Good memories can be like that, can’t they? Thanks for your wishes, jacquelin – those sound like just perfect vibes. Thank you xx
Wow – what a wonderful nostalgic peek into your earlier days. I almost felt I was hiding under the bed with you — I could feel the clammy hands (well, mine would have been). Ten years old was a rough time. (shudders) As to husbands – I’ve been with mine almost 28 years now and the only complaint I have is it has gone by so fast I feel I’m spinning…I want to go back and resavor some of the more special moments again. You’ve set me to remembering – thanks for that. D’you know I have two huge tins filled to the brim with every card and every note or love letter he’s sent me? I’m such a romantic (and so is he…sigh) Yes, m’dear you and I are very blessed to have such adoring devoted spouses. xo
Yes, my hands were pretty clammy too – and it’s not so comfortable under the bed! hahahaha.

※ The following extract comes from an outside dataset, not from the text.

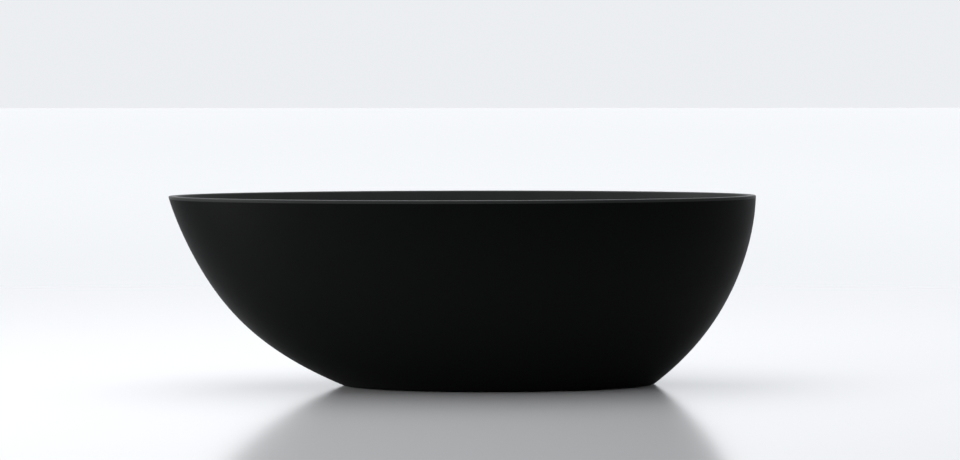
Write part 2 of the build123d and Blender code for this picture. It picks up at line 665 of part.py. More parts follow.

So glad this got you thinking about special memories – glad you are blessed too. And with your tin filled “to the broom” (check out my previous post – “It’s Only Words”), I can see that you are both hopeless romantics. Love it. xx
I can’t believe you hid under the bed. *snicker*
This was a lovely tribute to a happy marriage.
Come on, I was ten! Ok, it wasn’t such a cool thing to do. 🙂
Thanks so much xx
It all leads up to something eventually, doesn’t it? You only get it right once.
Wish I’d thought of that biltong line.
True, oma, and thank goodness! I don’t think I’d fall for the biltong line today … and besides I’d choose a better hiding place. Like behind the curtain. Oh dear, now I’ll have to think of another one.
I love it, Sunshine. What a remarkable post. Looking like Lady Di has it’s advantages.
I kind of want to high five your 10 year old friend for the biltong thing, because that’s excellent.
Here’s to many more happy years for you and Mr. Sunshine.
Thank you so much, Maura! The biltong thing is embarrassing and hilarious – how shallow was I? Thanks for the kind wishes xx
What a nice post, especially the ending. We always say, “You have to kiss a lot of frogs before you find your prince.”